Alan Paller, director of research at the SANS Institute, said FISMA’s predecessor, the Government Information Security Reform Act, had a positive impact because it forced agencies to create security programs and policies. But as soon as FISMA was passed, “it was all downhill,” he said.

“The bottom line on FISMA is that it led to waste of over $3 billion and an ineffective federal cybersecurity program,” Paller said.

During a March 2010 House hearing, then-Federal CIO Vivek Kundra was one of the experts who shared his concerns about the act, saying that it led agencies to focus on compliance and “we will never get to security through compliance alone.”

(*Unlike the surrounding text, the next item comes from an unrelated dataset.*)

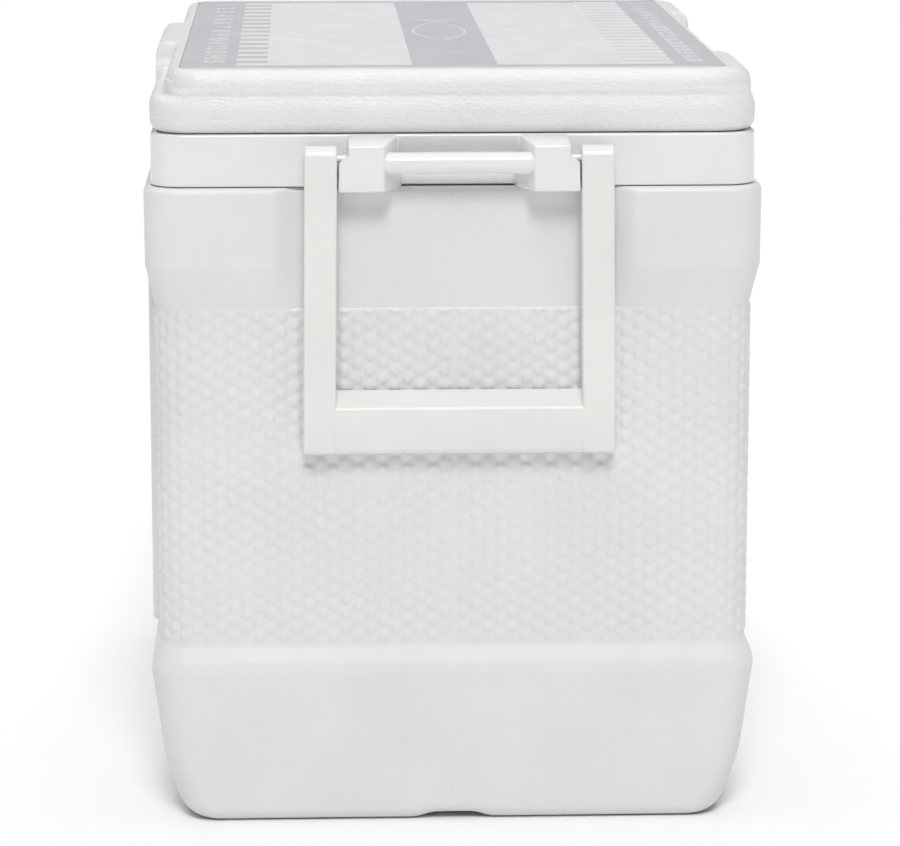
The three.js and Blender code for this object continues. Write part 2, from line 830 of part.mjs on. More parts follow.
for (const [label, side] of [['right', 1], ['left', -1]]) {
  const shiftX = side * HINGE.spacing;
  place(`hinge_body_leaf_${label}`, bodyLeaf().translate(shiftX, 0, 0), steel);
  place(`hinge_lid_leaf_${label}`, lidLeaf().translate(shiftX, 0, 0), steel);
  place(`hinge_pin_${label}`, hingePin().translate(shiftX, 0, 0), steel);
  for (const [part, offset] of [['a', -screwOffset], ['b', screwOffset]]) {
    const bodyScrew = screw(SCREW.bodyLength);
    bodyScrew.translate(shiftX + offset, HINGE.bodyScrewY, leafTop + GAP);
    place(`body_leaf_screw_${label}_${part}`, bodyScrew, steel);
    const lidScrew = screw(SCREW.lidLength).rotateX(-Math.PI / 2);
    lidScrew.translate(shiftX + offset, lidLeafFace + GAP, HINGE.lidScrewZ);
    place(`lid_leaf_screw_${label}_${part}`, lidScrew, steel);
  }
}

for (const [label, toEnd] of [['right', (piece) => piece], ['left', farEnd]]) {
  place(`bail_handle_${label}`, toEnd(bailHandle()), handlePlastic);
  place(`pivot_pin_${label}_front`, toEnd(pivotPin()), handlePlastic);
  place(`pivot_pin_${label}_back`, toEnd(reflectY(pivotPin())), handlePlastic);
}

place('drain_spout', drainSpout(), linerPlastic);
place('drain_nut', drainNut(), linerPlastic);
place('drain_washer', drainWasher(), rubberMaterial);
place('drain_cap', drainCap(), handlePlastic);

export default cooler;
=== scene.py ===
"""A hard-sided cooler chest: a bump-textured body, a glossy rim collar with tie-down bars,
a two-tier lid with a fish ruler, a bail handle at each end, rear hinges and a drain.

Lengths are millimetres until a mesh is made. X runs along the chest, -Y is its front, Z is up."""

import json
import math

import bmesh
import bpy
import numpy as np
from mathutils import Matrix, Vector


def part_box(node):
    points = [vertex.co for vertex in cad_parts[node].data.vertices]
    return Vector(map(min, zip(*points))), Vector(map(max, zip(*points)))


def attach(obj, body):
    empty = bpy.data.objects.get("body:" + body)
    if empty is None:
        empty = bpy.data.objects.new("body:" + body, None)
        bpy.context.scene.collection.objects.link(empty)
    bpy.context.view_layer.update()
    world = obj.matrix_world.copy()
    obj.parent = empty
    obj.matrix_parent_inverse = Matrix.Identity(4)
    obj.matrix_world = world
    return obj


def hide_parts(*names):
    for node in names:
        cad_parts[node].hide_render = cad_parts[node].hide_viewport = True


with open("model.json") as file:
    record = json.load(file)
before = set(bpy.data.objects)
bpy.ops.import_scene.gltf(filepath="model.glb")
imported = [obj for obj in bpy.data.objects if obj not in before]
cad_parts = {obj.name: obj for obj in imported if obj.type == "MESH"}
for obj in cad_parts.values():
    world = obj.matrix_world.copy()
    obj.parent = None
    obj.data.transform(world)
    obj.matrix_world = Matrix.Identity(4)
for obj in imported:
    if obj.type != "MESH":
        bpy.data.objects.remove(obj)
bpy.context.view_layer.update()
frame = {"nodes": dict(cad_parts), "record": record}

MM = 0.001


def extent(node):
    """A CAD node's lowest and highest corner in millimetres."""
    low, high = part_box(node)
    return np.array(low) / MM, np.array(high) / MM


# ---------------------------------------------------------------- driving dimensions

SHELL_HIGH = extent("outer_shell")[1]
COLLAR_LOW, COLLAR_HIGH = extent("rim_collar")
LID_LOW, LID_HIGH = extent("lid_shell")
LINER_LOW, LINER_HIGH = extent("inner_liner")
RULER_LOW, RULER_HIGH = extent("ruler_panel")
BAIL_LOW, BAIL_HIGH = extent("bail_handle_right")

HALF_X, HALF_Y = SHELL_HIGH[0], SHELL_HIGH[1]
CORNER = 20
PANEL_INSET = 5  # the bump panel lies this far inside the shoulder
PANEL_BOTTOM, PANEL_TOP = 101.6, 284.9
SHOULDER_TOP = SHELL_HIGH[2]
RECESS_HALF_Y, RECESS_MOUTH_Y = 79, 95  # the smooth recess behind each bail handle
PLAQUE_HALF_X, PLAQUE_TOP, PLAQUE_INSET = 176, 300, 0.4  # the smooth raised area of the front
CHANNEL_HALF_Y, CHANNEL_DEPTH = 25, 3.2
SIDE_FOOT, END_FOOT = (17.5, 16), (9.5, 8)  # inset and radius of the foot's rounding
FOOT_ROWS = 150
MOULD_LINE = 0.08
DRAIN_Z, DRAIN_POCKET_R, DRAIN_POCKET_INSET = 72, 20, 10.5

CELL = 6.7  # spacing of the bump columns around the body
CELL_STEPS = 8  # mesh steps across one bump's cell
CELL_ROWS, END_CELLS = 22, 25
PLAIN_STRIP = 1.6  # half of the plain strip at the middle of each end
BUMP_HEIGHT = 0.95
BUMP_POINT = 0.13  # extra length at the lower edge
BUMP_RINGS = {0.75: (3.3, 0.05), 0.5: (2.5, 0.62), 0.25: (1.3, 0.92), 0: (0, 1.0)}  # ring: radius, height

COLLAR_HALF_X, COLLAR_HALF_Y, COLLAR_CORNER = 226.2, 161.2, 17
MOUTH_HALF_X, MOUTH_CORNER = 187.8, 16.8
COLLAR_BOTTOM, COLLAR_TOP = COLLAR_LOW[2], COLLAR_HIGH[2]
COLLAR_DECK, COLLAR_WALL = 3.2, 10
FINGER_HALF_Y, FINGER_DEPTH = 30.1, 5.4  # the hollow in the collar behind each tie-down bar
BLOCK_FRONT = 240.4
BLOCK_INNER_Y, BLOCK_TOP_Y, BLOCK_BOTTOM_Y = 39.6, 58.5, 63.8
BLOCK_FRONT_TOP, BLOCK_BOTTOM = 373.6, 349.2
BAR_X, BAR_Z, BAR_R = 234.8, 364, 5.8
END_SHIFT = 2.2  # the handles and their blocks sit this far behind the middle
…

Ross is well aware of those concerns. Accordingly, in February 2012, NIST released a draft revision of Special Publication 800-53, which offers guidance to help agencies combat insider threats, better protect industrial control systems and reduce exposure to so-called advanced persistent threats. Agencies are also developing the capability to continuously monitor security controls to facilitate quicker responses to new threats.

“We’ve made tremendous progress,” Ross said. “Sometimes it looks like we’re not making progress and gaining ground, but you have to keep in mind that the technology and the threat space have evolved very rapidly, and we’re always keeping up with those two areas.”